Утром не могли добудиться Шебрека. Вавилонянин стоял в дозоре предпоследним; когда вместо него заступала Завия — еще держался Формы, как видно, какоморфия одолела его незадолго перед рассветом. Он пустил корни, врос в землю. Выкопать не удалось, пришлось их обрубать. Тогда он очнулся — с криками. Бессмысленно бормотал, его спутники ничего не могли понять. Из ушей его лились струйки клейких слез. Идти мог только задом наперед, одному из них приходилось его вести, чтобы не упал и не подпрыгивал слишком сильно, — Шебрек сделался чрезвычайно легок, даже простой толчок подбрасывал его в воздух. Заставили его съесть двойную порцию еды, фрукты должны были увеличить его вес. Он сблевал кипящей лавой, та обожгла ему грудь и живот. Кожа сперва покраснела, затем начала светиться. Угольным пальцем он царапал по ожогу — черные буквы в огне, еще одно бессмысленное бормотание.
Выплевывая фонтаны перьев, Ихмет Зайдар указал на север. Господин Бербелек махнул риктой.
«15 Секстилиса, утро. Это бессмысленно. Возвращаемся».
В лагере в джунглях за Черепаховой вавилонянин вернул себе Форму за неполный день. Остались шрамы на руках, спине и груди, но с ними совладает только текнитес сомы. По крайней мере к медику джурджи тот пошел не ради них.
— Мбула, ты мог бы изготовить яд, что начнет действовать и убивать лишь через десять дней, и противоядие? Здесь, сейчас? Мог бы?
План Шебрека был таков: отравить разбойников Ходжрика и послать их в город какоморфов. Пусть вернутся и расскажут; только так сумеют спастись. Пять дней туда, пять дней назад — должны справиться. Пусть и от бандитов будет хоть какая-то польза, раз уж мы оставили их в живых, поим и кормим — по крайней мере, польза для софии. Всего пленников было четверо: двое разведчиков и двое раненых из главного отряда, в том числе и тот, за голову которого была назначена награда, Ласточка. У второго раненого треснула кость бедра, и для излечения его, без текнитеса сомы, Когтю потребовалось бы несколько месяцев. Оставались Хамис и его товарищ, Абу Хаджан.

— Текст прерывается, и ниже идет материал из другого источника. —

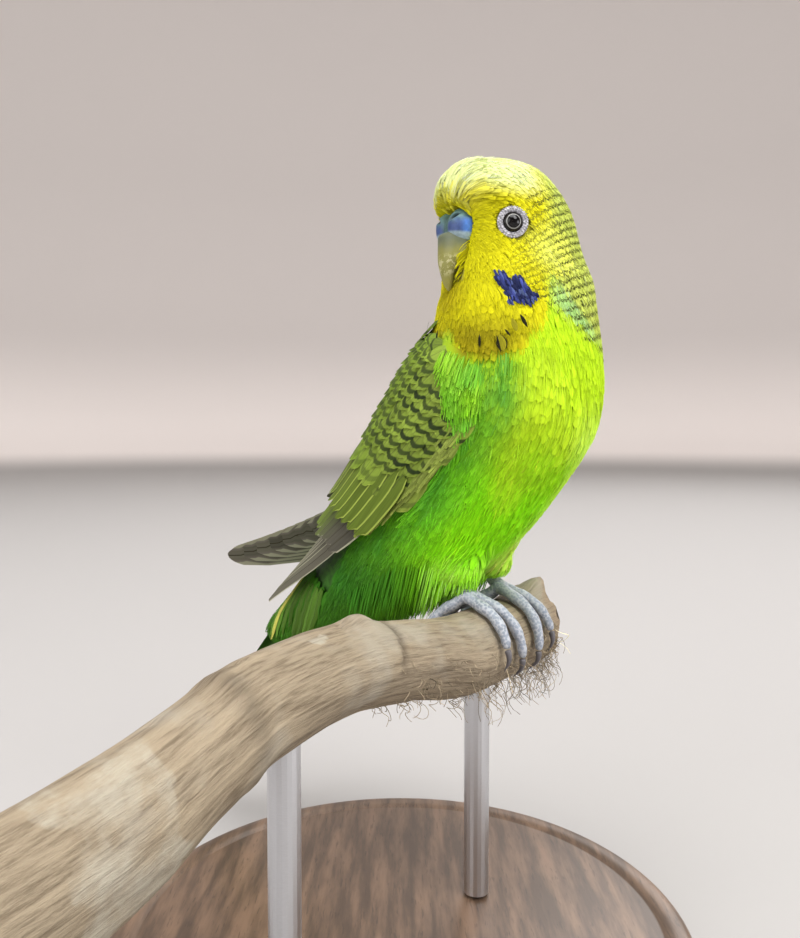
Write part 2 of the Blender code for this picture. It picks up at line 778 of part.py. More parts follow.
def tail():
    """Twelve feathers in graduated pairs below a root that carries the tail coverts."""
    middle, back, belly, half = [column(BODY_STATIONS, i, TAIL_CUT) for i in (1, 2, 3, 4)]
    rings = []
    for station, wide, deep in TAIL_ROOT:
        ring = []
        for k in range(SEGMENTS):
            angle = 2 * math.pi * k / SEGMENTS
            reach = (belly - middle if math.cos(angle) > 0 else middle - back) * deep
            offset = middle - TAIL_ROOT_LIFT * (1 - deep) + math.cos(angle) * reach
            ring.append(axis_point(station, offset, math.sin(angle) * half * wide))
        rings.append(ring)
    root = new_object("tail_feathers", loft(rings), TAIL_GREEN)
    pieces = []
    for number, (tip, near, far, half) in enumerate(TAIL_PAIRS):
        for side in (LEFT, RIGHT):
            middle_pair = number == 0
            level = (1.0 if side == RIGHT else 0.0) if middle_pair else number + 1
            path = []
            normals = []
            for t in span(0.0, 1.0, 6):
                station = TAIL_HOLD + (tip - TAIL_HOLD) * t
                y = side * (near + (far - near) * t)
                path.append(axis_point(station, TAIL_LEVEL + TAIL_STEP * level, y))
                normals.append(axis_point(0, -1.0))
            roll = 0.0 if middle_pair else side * TAIL_ROLL
            pieces.append(new_object("vane", vane(path, normals, half, roll, curve=30.0)))
    fuse(root, pieces)


def perch_rings(grow=0.0):
    """Rings along the branch, round under the feet, ridged away from them, with a slanting break."""
    near, far = PERCH_ENDS
    rings = []
    for y in span(near, far, 24):
        middle = perch_centre(y)
        away = min(max(-16.0 - y, 0.0) / 10.0, 1.0)
        ring = []
        for k in range(20):
            angle = 2 * math.pi * k / 20
            wave = PERCH_WAVE * math.sin(3 * angle + 0.05 * y) * away
            radius = column(PERCH_LINE, 2, -y) + wave + grow
            up = radius * math.cos(angle)
            slant = BREAK_SLANT * up * eased((y - 4.0) / (near - 4.0))
            ring.append(middle + np.array([radius * math.sin(angle), slant, up]))
        rings.append(ring)
    return rings


def perch():
    new_object("perch", loft(perch_rings()), BARK)


def stand():
    x, y = BASE_CENTRE
    rings = []
    for inset, lift in BASE_EDGE:
        radius = BASE_RADIUS - inset
        height = BASE_TOP - BASE_THICK + lift
        angles = [2 * math.pi * k / 48 for k in range(48)]
        rings.append([(x + radius * math.cos(a), y + radius * math.sin(a), height) for a in angles])
    new_object("stand_base", loft(rings), DARK_WOOD)
    for number, place in enumerate(ROD_PLACES, 1):
        top = perch_centre(place)[2]
        points = [(0, place, z) for z in span(BASE_TOP + GAP, top, 3)]
        rod = new_object(f"stand_rod_{number}", tube(points, [ROD_RADIUS] * 3, (0, 1, 0), 20), STEEL)
        cut(rod, new_object("tool", loft(perch_rings(GAP))))


def settle():
    """Gives the model in metres, turned to the view by an empty that stands it on the floor."""
    things = [o for o in bpy.data.objects if o.type == "MESH"]
    turn = Matrix.Rotation(BODY_YAW - math.pi / 2, 4, "Z")
    points = [turn @ v.co * MM for o in things for v in o.data.vertices]
    low = [min(p[i] for p in points) for i in range(3)]
    high = [max(p[i] for p in points) for i in range(3)]
    holder = bpy.data.objects.new("holder", None)
    bpy.context.scene.collection.objects.link(holder)
    holder.rotation_euler.z = BODY_YAW - math.pi / 2
    holder.location = (-(low[0] + high[0]) / 2, -(low[1] + high[1]) / 2, -low[2])
    for thing in things:
        thing.data.transform(Matrix.Scale(MM, 4))
        thing.data.shade_smooth()
        thing.data.set_sharp_from_angle(angle=SHARP_ANGLE)
        thing.parent = holder


def main():
    for old in list(bpy.data.objects):
        bpy.data.objects.remove(old)
    body()
    head()
    for side, word in ((LEFT, "left"), (RIGHT, "right")):
        leg(side, word)
        wing_primaries(side, f"wing_{word}_primaries")
        wing_secondaries(side, f"wing_{word}_secondaries")
        wing_coverts(side, f"wing_{word}_coverts")
    tail()
    perch()
    stand()
    settle()


GREEN = material("green plumage", (0.25, 0.5, 0.08))
YELLOW_GREEN = material("yellow-green plumage", (0.6, 0.66, 0.1))
YELLOW = material("yellow plumage", (0.8, 0.72, 0.12))
OLIVE = material("olive feathers", (0.36, 0.36, 0.14))
OLIVE_YELLOW = material("olive coverts", (0.5, 0.5, 0.18))
OLIVE_GREY = material("grey-olive feathers", (0.32, 0.31, 0.25))
TAIL_GREEN = material("green tail feathers", (0.2, 0.42, 0.16))
EYE_BLACK = material("dark eye", (0.01, 0.01, 0.012), 0.08)
CERE_BLUE = material("blue cere", (0.12, 0.3, 0.55), 0.45)
HORN = material("olive horn", (0.45, 0.42, 0.24), 0.4)
FOOT_GREY = material("blue-grey scales", (0.4, 0.42, 0.5), 0.55)
CLAW_GREY = material("dark claw", (0.16, 0.15, 0.16), 0.35)
BARK = material("bark", (0.4, 0.3, 0.2), 0.85)
DARK_WOOD = material("dark wood", (0.12, 0.08, 0.05), 0.4)
STEEL = material("steel rod", (0.6, 0.6, 0.62), 0.3, 1.0)


if __name__ == "__main__":
    main()
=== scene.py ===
"""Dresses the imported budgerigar: plumage, face, feet, branch and stand, lit in a plain studio."""

import json
import math

import bmesh
import bpy
import numpy as np
from mathutils import Matrix, Vector
from mathutils.bvhtree import BVHTree

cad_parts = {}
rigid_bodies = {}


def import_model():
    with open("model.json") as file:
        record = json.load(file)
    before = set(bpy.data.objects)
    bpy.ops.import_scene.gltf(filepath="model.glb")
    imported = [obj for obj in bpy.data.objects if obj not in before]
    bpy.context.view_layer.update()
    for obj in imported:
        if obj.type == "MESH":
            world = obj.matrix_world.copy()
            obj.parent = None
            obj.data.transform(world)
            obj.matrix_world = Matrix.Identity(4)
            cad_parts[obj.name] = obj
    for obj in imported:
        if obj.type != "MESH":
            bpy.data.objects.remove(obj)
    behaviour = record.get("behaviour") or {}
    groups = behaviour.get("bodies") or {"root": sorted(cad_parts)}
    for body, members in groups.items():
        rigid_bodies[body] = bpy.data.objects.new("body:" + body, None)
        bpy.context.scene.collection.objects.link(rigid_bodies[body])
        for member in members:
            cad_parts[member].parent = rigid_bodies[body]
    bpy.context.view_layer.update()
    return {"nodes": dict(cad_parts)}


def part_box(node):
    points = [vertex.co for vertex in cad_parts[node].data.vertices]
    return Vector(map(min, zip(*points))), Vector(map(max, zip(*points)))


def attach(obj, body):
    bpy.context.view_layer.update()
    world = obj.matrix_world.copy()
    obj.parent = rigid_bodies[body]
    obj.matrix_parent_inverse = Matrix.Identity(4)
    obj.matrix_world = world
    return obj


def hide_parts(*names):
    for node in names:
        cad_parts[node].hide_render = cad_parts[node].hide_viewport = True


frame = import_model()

bl_info = {
    "name": "Perched budgerigar",
    "version": (1, 0, 0),
    "blender": (4, 5, 0),
    "location": "View3D > Sidebar > Budgerigar",
    "description": "Builds a life-size budgerigar with its plumage on a branch and a stand",
    "category": "Object",
}

MM = 0.001
RIGHT, LEFT = -1, 1

# The bird's own frame, in millimetres: X ahead, Y to its left, Z up, zero on top of the branch
# between the feet. The model is turned from it to the view and set on its base.
VIEW_TURN = math.radians(-36)
BASE_FROM_FEET = np.array((-8.0, -26.0, -69.0))
BODY_PITCH = math.radians(55)
HEAD_TURN = math.radians(-114)
HEAD_CENTRE = np.array((5.0, 0.0, 89.0))
BODY_AXIS_OFFSET = -27.0

FLESH = ("head", "neck", "torso", "vent", "rump", "thigh_left", "thigh_right")


def turned(angle):
    c, s = math.cos(angle), math.sin(angle)
    return np.array(((c, -s, 0.0), (s, c, 0.0), (0.0, 0.0, 1.0)))


def feet_place():
    low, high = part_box("stand_base")
    top = np.array(((low.x + high.x) / 2, (low.y + high.y) / 2, high.z))
    return top - turned(VIEW_TURN) @ BASE_FROM_FEET * MM


FEET = feet_place()


def to_model(points):
    """Millimetres in the bird's frame to metres in the model's."""
    return np.asarray(points, float) @ turned(VIEW_TURN).T * MM + FEET


def to_bird(points):
    return (np.asarray(points, float) - FEET) / MM @ turned(VIEW_TURN)


def head_place(ahead, left, up):
    """A point given from the head's own centre."""
    return HEAD_CENTRE + turned(HEAD_TURN) @ np.array((ahead, left, up), float)


def head_view(points):
    """Points as ahead, left and up of the head's centre."""
    return (points - HEAD_CENTRE) @ turned(HEAD_TURN)


def unit(vectors):
    size = np.linalg.norm(vectors, axis=-1, keepdims=True)
    return vectors / np.maximum(size, 1e-9)


def rise(low, high, value):
    """A smooth step from 0 at low to 1 at high."""
    t = np.clip((np.asarray(value, float) - low) / (high - low), 0.0, 1.0)
    return t * t * (3 - 2 * t)


def lattice_chance(cells, seed):
    mixed = cells[..., 0] * 374761393 + cells[..., 1] * 668265263 + cells[..., 2] * 2147483647
    mixed = (mixed + seed * 144269504) & 0xFFFFFFFF
    mixed = ((mixed ^ (mixed >> 13)) * 1274126177) & 0xFFFFFFFF
    return ((mixed ^ (mixed >> 16)) & 0xFFFF) / 65535.0


def cloud(points, size, seed=0):
    """Smooth random values between 0 and 1, with features of about the given size."""
    scaled = np.asarray(points, float) / size
    cell = np.floor(scaled).astype(np.int64)
    t = scaled - cell
    t = t * t * (3 - 2 * t)
    total = 0.0
    for corner in np.ndindex(2, 2, 2):
        share = np.prod(np.where(np.array(corner), t, 1 - t), axis=-1)
        total = total + share * lattice_chance(cell + np.array(corner), seed)
    return total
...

— Ну ладно, а откуда у нас будет уверенность, что они попросту не пересидят пару дней за рекой и не вернутся после, рассказывая нам сказки? — засомневался Зенон.
Господин Бербелек и Шулима переглянулись.
— Я бы о таком не переживала. Поверь: мы сумеем узнать, не врут ли, ходили или нет.
Яд Когтя на вид оказался черной вонючей мазью. Обмакнув в нее пальцы, демиургос насильно втер ее в рот, уши, анальные отверстия и пупки — внутрь тел двух бандитов. Те орали, плевались, сквернословили. Шебрек объяснил им условия, показал противоядие Мбулы, вручил начертанную на коже карту и запасы провианта. Н’Зуи провели их к Черепаховой Реке и перевезли на южный берег.